Market Implications: Navigating the 'War Premium'

For traders and institutional investors, the collapse of these talks represents the return of a significant “war premium” to the price of oil. Markets typically struggle to price geopolitical uncertainty, leading to the high-volatility, gap-up environments seen today.

Beyond the immediate impact on crude prices, the strengthening of oil acts as a major inflationary tailwind, complicating the broader macroeconomic environment.

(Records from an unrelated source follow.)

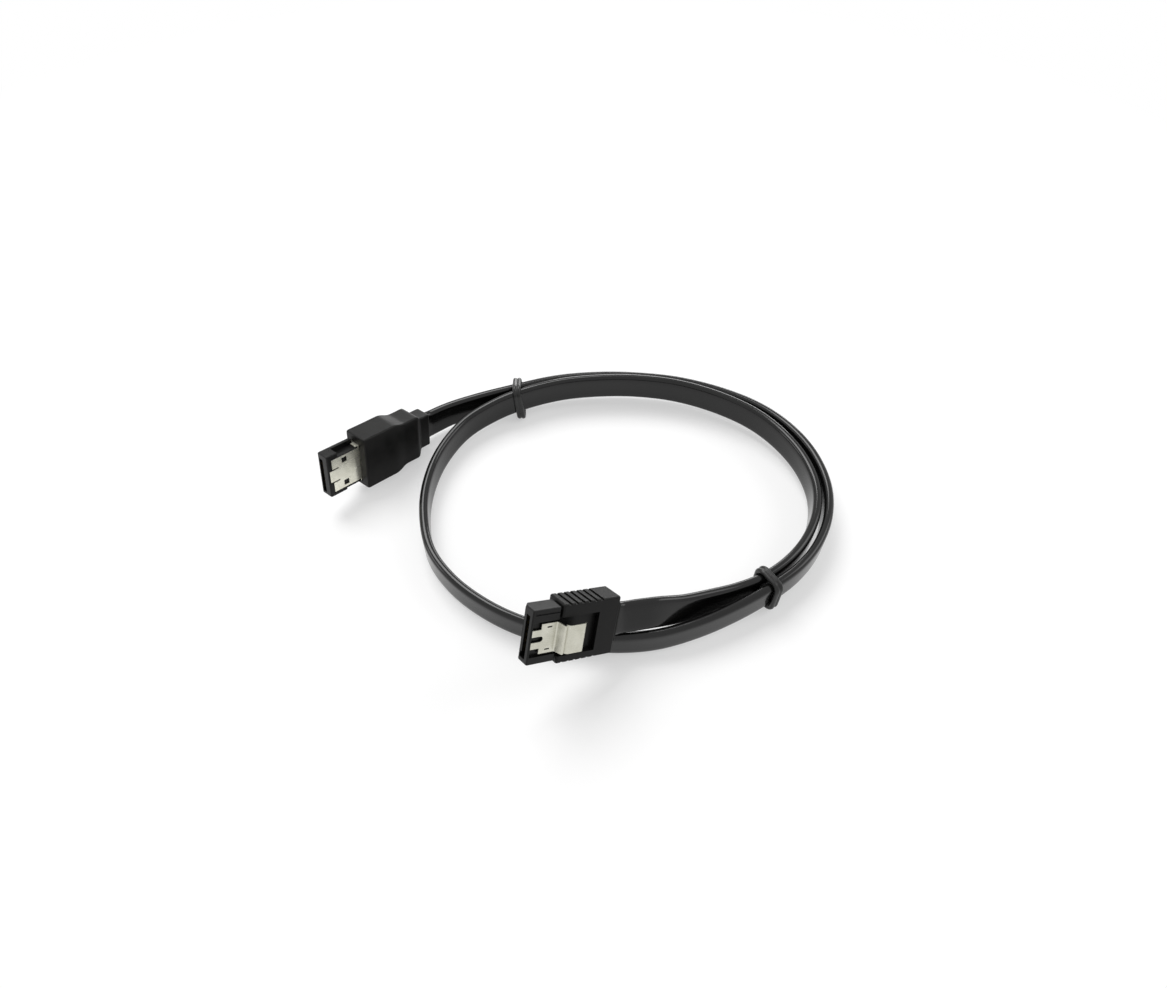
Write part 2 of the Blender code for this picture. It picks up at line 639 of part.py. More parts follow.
def make_esata_shield(plug):
    """Folded plate: a sleeve round the insulator with a three-fingered tongue over the nose's face."""
    bottom, top, _ = shield_levels()
    nose_end = ESATA_BODY_LENGTH + ESATA_NOSE_LENGTH
    tip = nose_end - SHIELD_TIP_SETBACK
    side = SHIELD_SLEEVE_WIDTH / 2
    low_y = SHIELD_OFFSET - side
    high_y = SHIELD_OFFSET + side
    shield = box("esata_shield", (SHIELD_START, low_y, bottom), (tip, high_y, top), NICKEL, plug)
    inner = box(
        "shield_inside",
        (SHIELD_START - CUT_OVERRUN, low_y + SHIELD_THICKNESS, bottom + SHIELD_THICKNESS),
        (tip + CUT_OVERRUN, high_y - SHIELD_THICKNESS, top - SHIELD_THICKNESS),
        None, plug,
    )
    cut(shield, inner)
    sleeve_end = ESATA_BODY_LENGTH + FACE_GAP - SNUG_GAP
    under = box(
        "shield_under_trim",
        (sleeve_end, low_y - CUT_OVERRUN, bottom - CUT_OVERRUN),
        (tip + CUT_OVERRUN, high_y + CUT_OVERRUN, top - SHIELD_THICKNESS - SNUG_GAP / 2),
        None, plug,
    )
    cut(shield, under)
    plate_side = SHIELD_WIDTH / 2
    finger_side = SHIELD_FINGER_WIDTH / 2
    outer_tip = nose_end - SHIELD_OUTER_SETBACK
    trims = []
    for sign in (-1, 1):
        edge = SHIELD_OFFSET + sign * plate_side
        wide = SHIELD_OFFSET + sign * (side + CUT_OVERRUN)
        finger = SHIELD_OFFSET + sign * finger_side
        trims.append(((sleeve_end, edge, bottom), (tip + CUT_OVERRUN, wide, top + CUT_OVERRUN)))
        trims.append((
            (outer_tip, finger, bottom),
            (tip + CUT_OVERRUN, edge + sign * CUT_OVERRUN / 2, top + CUT_OVERRUN),
        ))
        trims.append((
            (tip - SHIELD_SLIT_LENGTH, finger, bottom),
            (outer_tip + CUT_OVERRUN, finger + sign * SHIELD_SLIT_WIDTH, top + CUT_OVERRUN),
        ))
    for number, (low, high) in enumerate(trims):
        cut(shield, box_row(f"shield_trim_{number + 1}", [(low, high)], plug))
    hole_x = tip - SHIELD_HOLE_SETBACK
    rows = []
    for sign in (-1, 1):
        hole_y = SHIELD_OFFSET + sign * SHIELD_HOLE_SPACING / 2
        rows.append((
            (hole_x - SHIELD_HOLE / 2, hole_y - SHIELD_HOLE / 2, top - 2 * SHIELD_THICKNESS),
            (hole_x + SHIELD_HOLE / 2, hole_y + SHIELD_HOLE / 2, top + CUT_OVERRUN),
        ))
    cut(shield, box_row("shield_holes", rows, plug))


def make_esata_plug():
    plug = bpy.data.objects.new("esata_plug", None)
    PARTS.objects.link(plug)
    plug.matrix_world = plug_matrix(ESATA_PLACE, ESATA_TURN)
    make_esata_overmould(plug)
    make_esata_insulator(plug)
    make_esata_shield(plug)
    floor_z = esata_slot_floor()
    tail_x = ESATA_INSULATOR_START - CONTACT_TAIL
    tip_x = ESATA_BODY_LENGTH + ESATA_NOSE_LENGTH - CONTACT_TIP_SETBACK
    make_contacts("esata", plug, tail_x, tip_x, floor_z)
    start = Vector((ESATA_RELIEF_START, 0, 0))
    make_wires("esata", plug, start, ESATA_CAVITY_START, tail_x, floor_z)


# Internal plug

def sata_nose_levels():
    top = SATA_BODY_SIZE[1] / 2 - SATA_NOSE_DROP
    return top - SATA_NOSE_SIZE[1], top


def sata_core_levels():
    """Bottom and top of the insulator behind the nose, under the latch's window."""
    top = sata_nose_levels()[1] - LATCH_RECESS - SATA_CORE_DROP
    return top - SATA_CORE_THICKNESS, top


def sata_slot_floor():
    return sata_nose_levels()[1] - LATCH_RECESS - SATA_SLOT_WALL - SLOT_HEIGHT


def make_sata_body(plug):
    half_width, half_thickness = (size / 2 for size in SATA_BODY_SIZE)
    body = box(
        "sata_body", (0, -half_width, -half_thickness),
        (SATA_BODY_LENGTH, half_width, half_thickness), MOULDING, plug,
    )
    round_edges(body, EDGE_ROUND)
    collar_side = SATA_COLLAR_SIZE[0] / 2
    collar_rise = SATA_COLLAR_SIZE[1] / 2
    collar = box(
        "sata_collar",
        (-SATA_COLLAR_LENGTH, SATA_RIBBON_OFFSET - collar_side, -collar_rise),
        (CUT_OVERRUN + EDGE_ROUND, SATA_RIBBON_OFFSET + collar_side, collar_rise), None, plug,
    )
    round_edges(collar, EDGE_ROUND)
    join(body, collar)
    grooves = []
    for number in range(GRIP_RIDGES):
        x = GRIP_START + GRIP_PITCH * number
        for sign in (-1, 1):
            grooves.append((
                (x, sign * (half_width - GRIP_GROOVE_DEPTH), -half_thickness - CUT_OVERRUN),
                (x + GRIP_GROOVE_WIDTH, sign * (half_width + CUT_OVERRUN), half_thickness + CUT_OVERRUN),
            ))
    cut(body, box_row("grip_grooves", grooves, plug))
    window = box(
        "latch_window",
        (WINDOW_BACK, WINDOW_OFFSET - WINDOW_WIDTH / 2, half_thickness - WINDOW_DEPTH),
        (SATA_BODY_LENGTH + CUT_OVERRUN, WINDOW_OFFSET + WINDOW_WIDTH / 2, half_thickness + CUT_OVERRUN),
        None, plug,
    )
    cut(body, window)
    low, high = sata_core_levels()
    side = SLOT_WIDTH / 2 + CORE_WALL + SNUG_GAP
    middle = SLOT_OFFSET["sata"]
    cavity = box(
        "sata_cavity",
        (SATA_CAVITY_START, middle - side, low - SNUG_GAP),
        (SATA_BODY_LENGTH + CUT_OVERRUN, middle + side, high + SNUG_GAP), None, plug,
    )
    cut(body, cavity)
    passage = wire_passage(
        "sata", plug, -SATA_COLLAR_LENGTH - CUT_OVERRUN, SATA_CAVITY_START + CUT_OVERRUN,
        SATA_RIBBON_OFFSET,
    )
    cut(body, passage)


def make_sata_insulator(plug):
    bottom, top = sata_nose_levels()
    low, high = sata_core_levels()
    nose_start = SATA_BODY_LENGTH + FACE_GAP
    nose_end = SATA_BODY_LENGTH + SATA_NOSE_LENGTH
    half_width = SATA_NOSE_SIZE[0] / 2
    nose = box(
        "sata_insulator", (nose_start, SATA_NOSE_OFFSET - half_width, bottom),
        (nose_end, SATA_NOSE_OFFSET + half_width, top), HOUSING, plug,
    )
    round_edges(nose, NOSE_ROUND, 1)
    middle = SLOT_OFFSET["sata"]
    core_side = SLOT_WIDTH / 2 + CORE_WALL
    core = box(
        "sata_core", (SATA_INSULATOR_START, middle - core_side, low),
        (nose_start + CUT_OVERRUN + NOSE_ROUND, middle + core_side, high), None, plug,
    )
    join(nose, core)
    chamfer = box(
        "sata_nose_chamfer", (-SATA_NOSE_CHAMFER, -SATA_NOSE_SIZE[0], -SATA_NOSE_CHAMFER),
        (SATA_NOSE_CHAMFER, SATA_NOSE_SIZE[0], SATA_NOSE_CHAMFER), None, plug,
    )
    chamfer.location = (nose_end, 0, bottom)
    chamfer.rotation_euler = (0, math.radians(45), 0)
    cut(nose, chamfer)
    latch_side = LATCH_WIDTH / 2 + LATCH_RECESS_MARGIN
    recess = box(
        "latch_recess",
        (nose_start - CUT_OVERRUN, LATCH_OFFSET - latch_side, top - LATCH_RECESS),
        (nose_end - LATCH_TIP_SETBACK + SNUG_GAP, LATCH_OFFSET + latch_side, top + CUT_OVERRUN),
        None, plug,
    )
    cut(nose, recess)
    floor_z = sata_slot_floor()
    slot_x = nose_end - SATA_SLOT_DEPTH
    slot = box(
        "sata_slot", (slot_x, middle - SLOT_WIDTH / 2, floor_z),
        (nose_end + CUT_OVERRUN, middle + SLOT_WIDTH / 2, floor_z + SLOT_HEIGHT), None, plug,
    )
    cut(nose, slot)
    key = box(
        "sata_slot_key",
        (slot_x, middle + SLOT_WIDTH / 2 - SLOT_KEY_WIDTH, floor_z - SLOT_KEY_DROP),
        (nose_end + CUT_OVERRUN, middle + SLOT_WIDTH / 2, floor_z + CUT_OVERRUN), None, plug,
    )
    cut(nose, key)
    cut_contact_grooves(nose, "sata", SATA_INSULATOR_START, slot_x, floor_z)


def latch_profile():
    """Side view of the latch's strip from its tip to its lip, as x and z from its turning line."""
    _, nose_top = sata_nose_levels()
    plate_z = nose_top - LATCH_PLATE_SINK - LATCH_THICKNESS / 2
    tab_z = SATA_BODY_SIZE[1] / 2 + LATCH_TAB_RISE - LATCH_THICKNESS / 2
    tip_x = SATA_BODY_LENGTH + SATA_NOSE_LENGTH - LATCH_TIP_SETBACK
    axis_x = tip_x - LATCH_AXIS_SETBACK
    bend_x = SATA_BODY_LENGTH + 2 * FACE_GAP - axis_x
    crest_x = bend_x - LATCH_RAMP_LENGTH
    tab_x = crest_x - LATCH_CREST_LENGTH
    rise = tab_z - plate_z
    outline = [
        (LATCH_AXIS_SETBACK, 0.0),
        (bend_x, 0.0),
        (crest_x, rise),
        (crest_x - LATCH_CREST_LENGTH / 2, rise - LATCH_CREST_DIP),
        (tab_x, rise),
        (tab_x - LATCH_TAB_LENGTH, rise),
        (tab_x - LATCH_TAB_LENGTH - LATCH_LIP, rise - LATCH_LIP),
    ]
    return Vector((axis_x, LATCH_OFFSET, plate_z)), outline


def make_latch(plug):
    """One strip of spring metal with its origin on the line that it turns about."""
    root, outline = latch_profile()
    shape = bmesh.new()
    rows = [
        [shape.verts.new((x, side * LATCH_WIDTH / 2, z)) for side in (-1, 1)]
        for x, z in outline
    ]
    for (a, b), (c, d) in zip(rows, rows[1:]):
        shape.faces.new((a, b, d, c))
    mesh = bpy.data.meshes.new("sata_latch")
    shape.to_mesh(mesh)
    shape.free()
    latch = mesh_object("sata_latch", mesh, NICKEL, plug)
    latch.location = root
    solidify = latch.modifiers.new("thickness", "SOLIDIFY")
    solidify.thickness = LATCH_THICKNESS
    solidify.offset = 0.0
    solidify.use_even_offset = True
    tall = 4 * LATCH_THICKNESS
    tip = root + Vector((LATCH_AXIS_SETBACK, 0, 0))
    foot_in = LATCH_FOOT_GAP / 2
    foot_out = foot_in + LATCH_FOOT_WIDTH
    rows = [(
        tip + Vector((-LATCH_FOOT_LENGTH, -foot_in, -tall)), tip + Vector((CUT_OVERRUN, foot_in, tall)),
    )]
    for sign in (-1, 1):
        rows.append((
            tip + Vector((-LATCH_FOOT_LENGTH, sign * foot_out, -tall)),
            tip + Vector((CUT_OVERRUN, sign * LATCH_WIDTH, tall)),
        ))
    cut(latch, box_row("latch_foot_gaps", rows, plug))
    notch = [root + Vector((LATCH_AXIS_SETBACK - LATCH_FOOT_LENGTH, 0, 0))]
    cut(latch, pin_row("latch_notch", notch, LATCH_NOTCH_RADIUS, tall, plug))
    half_length, half_height = (size / 2 for size in LATCH_HOLE_SIZE)
    rows = []
    for sign in (-1, 1):
        hole = tip + Vector((-LATCH_HOLE_SETBACK, sign * LATCH_HOLE_SPACING / 2, 0))
        reach = Vector((half_length, half_height, tall))
        rows.append((hole - reach, hole + reach))
    cut(latch, box_row("latch_holes", rows, plug))


def make_sata_plug():
    plug = bpy.data.objects.new("sata_plug", None)
    PARTS.objects.link(plug)
    plug.matrix_world = plug_matrix(SATA_PLACE, SATA_TURN)
    make_sata_body(plug)
    make_sata_insulator(plug)
    make_latch(plug)
    floor_z = sata_slot_floor()
    tail_x = SATA_INSULATOR_START - CONTACT_TAIL
    tip_x = SATA_BODY_LENGTH + SATA_NOSE_LENGTH - CONTACT_TIP_SETBACK
    make_contacts("sata", plug, tail_x, tip_x, floor_z)
    start = Vector((-SATA_COLLAR_LENGTH, SATA_RIBBON_OFFSET, 0))
    make_wires("sata", plug, start, SATA_CAVITY_START, tail_x, floor_z)


make_ribbon()
for tie_name, tie_strands in TIE_STRANDS.items():
    make_tie(tie_name, tie_strands)
make_esata_plug()
make_sata_plug()
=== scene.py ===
# Looks of the flat serial data cable: the coiled ribbon, its two ring ties and its two plugs,
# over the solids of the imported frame. Units are metres and +Z is up.
# Each plug has its own frame: +X out of the nose, +Z out of the plated face.

import math

import bmesh
import bpy
from mathutils import Euler, Matrix, Vector


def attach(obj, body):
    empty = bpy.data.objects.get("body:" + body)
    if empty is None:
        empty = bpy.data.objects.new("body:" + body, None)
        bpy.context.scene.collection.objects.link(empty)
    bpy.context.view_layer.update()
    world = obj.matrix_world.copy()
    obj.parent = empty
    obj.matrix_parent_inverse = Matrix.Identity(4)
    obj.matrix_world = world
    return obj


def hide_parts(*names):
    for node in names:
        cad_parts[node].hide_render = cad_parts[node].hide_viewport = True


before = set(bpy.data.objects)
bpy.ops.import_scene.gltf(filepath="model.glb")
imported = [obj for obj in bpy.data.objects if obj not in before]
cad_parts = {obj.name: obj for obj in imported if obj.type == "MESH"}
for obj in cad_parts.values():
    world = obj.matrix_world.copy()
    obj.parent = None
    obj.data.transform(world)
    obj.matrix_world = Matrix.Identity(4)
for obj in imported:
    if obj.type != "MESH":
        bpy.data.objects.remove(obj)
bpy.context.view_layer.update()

MM = 0.001
LAY_CENTRE = Vector((-1.10, -10.50, 0.0)) * MM
FACE_GAP = 0.30

# Camera: the photo's view of the coil
PHOTO_WIDTH = 1167
FOCAL_PIXELS = 850
SENSOR_WIDTH = 36.0
NEAR_CLIP = 0.01
CAMERA_ELEVATION = 52.49
CAMERA_ROLL = 2.0
CAMERA_DISTANCE = 212.386 * MM

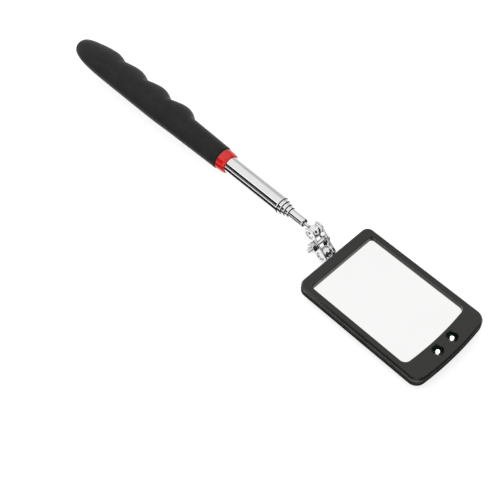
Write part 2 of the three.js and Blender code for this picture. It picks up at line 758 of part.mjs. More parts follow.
place(head, 'switch_slider', switchSlider(), darkPlastic);
CASE_SCREWS.forEach((spot, index) => {
  place(head, `case_screw_${index + 1}`, caseScrew(spot), steel);
});

export default group;
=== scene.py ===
"""Looks of the telescoping inspection mirror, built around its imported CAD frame.

Shapes are worked out in millimetres and stored in metres. The wand runs along +X, the mirror faces +Z and
the finger bumps of the grip point to +Y.
"""

import json
import math

import bmesh
import bpy
from mathutils import Matrix, Vector


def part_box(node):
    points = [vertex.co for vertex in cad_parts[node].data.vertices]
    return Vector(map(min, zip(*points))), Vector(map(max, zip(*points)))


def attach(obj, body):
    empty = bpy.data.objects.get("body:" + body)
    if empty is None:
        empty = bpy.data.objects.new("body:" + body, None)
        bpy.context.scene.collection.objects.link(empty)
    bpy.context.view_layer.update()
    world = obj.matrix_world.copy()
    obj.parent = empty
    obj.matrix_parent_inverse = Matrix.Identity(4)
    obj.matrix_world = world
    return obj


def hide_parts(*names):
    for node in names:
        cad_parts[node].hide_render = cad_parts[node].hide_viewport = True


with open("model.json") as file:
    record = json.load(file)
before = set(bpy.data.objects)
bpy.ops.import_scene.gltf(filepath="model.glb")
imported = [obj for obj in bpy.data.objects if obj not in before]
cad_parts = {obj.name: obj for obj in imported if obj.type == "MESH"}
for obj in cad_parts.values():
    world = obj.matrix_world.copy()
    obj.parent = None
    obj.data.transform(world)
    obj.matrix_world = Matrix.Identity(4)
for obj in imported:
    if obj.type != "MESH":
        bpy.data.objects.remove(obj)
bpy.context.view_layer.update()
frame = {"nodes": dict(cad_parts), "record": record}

MM = 0.001
ROUND = 96                      # sides of a tube or of the collar
FINE = 48                       # sides of a pin, a screw or a lamp

# ---------------------------------------------------------------- places taken from the frame


def box(node):
    low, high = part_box(node)
    return low / MM, high / MM


def middle(node):
    low, high = box(node)
    return (low + high) / 2


WAND_Y, WAND_Z = middle("tube_1").y, middle("tube_1").z
WAND_BALL = middle("wand_ball")
HEAD_BALL = middle("head_ball")
LINK_DROP = math.atan2(WAND_BALL.z - HEAD_BALL.z, HEAD_BALL.x - WAND_BALL.x)
HEAD_START = box("rear_shell")[0].x
HEAD_END = box("rear_shell")[1].x
NOSE_X, MOUTH_X = box("grip_sleeve")[0].x, box("grip_sleeve")[1].x

on_wand = Matrix.Translation((0, WAND_Y, WAND_Z))
at_wand_ball = Matrix.Translation(WAND_BALL)
at_head_ball = Matrix.Translation(HEAD_BALL)
on_link = Matrix.Translation((WAND_BALL + HEAD_BALL) / 2) @ Matrix.Rotation(LINK_DROP, 4, "Y")
on_head = Matrix.Translation((HEAD_START, 0, 0))
upright = Matrix.Rotation(math.radians(-90), 4, "Y")      # turns a piece made along +X to stand along +Z
across = Matrix.Rotation(math.radians(90), 4, "Z")        # turns a piece made along +X to lie along +Y

# ---------------------------------------------------------------- mesh helpers


def mix(a, b, share):
    return a + (b - a) * share


def smoothstep(value, low, high):
    share = min(max((value - low) / (high - low), 0), 1)
    return share * share * (3 - 2 * share)


def make(name, points, faces, place):
    """A mesh object from points in mm, with doubled points merged and its faces turned outward."""
    mesh = bpy.data.meshes.new(name)
    mesh.from_pydata([(place @ Vector(point)) * MM for point in points], [], faces)
    work = bmesh.new()
    work.from_mesh(mesh)
    bmesh.ops.remove_doubles(work, verts=work.verts, dist=1e-7)
    bmesh.ops.recalc_face_normals(work, faces=work.faces)
    work.to_mesh(mesh)
    work.free()
    piece = bpy.data.objects.new(name, mesh)
    bpy.context.scene.collection.objects.link(piece)
    return piece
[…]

Investors should monitor the following key areas:

  1. Energy Sector Equities: Stocks tied to oil exploration and production are likely to see increased volatility as they react to the potential for supply constraints.
  2. Safe-Haven Assets: As the risk of conflict intensifies, capital flows are increasingly favoring traditional safe havens, including gold and government bonds, as market participants hedge against instability.
  3. Logistics and Shipping: The threat of a port blockade directly impacts global supply chains, potentially increasing shipping costs and insurance premiums for vessels operating in the Persian Gulf.

Forward-Looking: What to Watch

As the situation develops, the primary metric for market participants will be the physical security of the Strait of Hormuz. Observers should keep a close watch on any further statements from the Pentagon regarding the timeline for the announced blockade and any evidence of military asset movement in the region.

Furthermore, the rhetoric from Tehran will be scrutinized for signs of whether the “fight” will remain localized or if it will involve broader regional proxies. With diplomacy currently sidelined, the market is entering a phase of high-stakes uncertainty where geopolitical headlines will continue to dictate price action more heavily than traditional technical or fundamental demand indicators.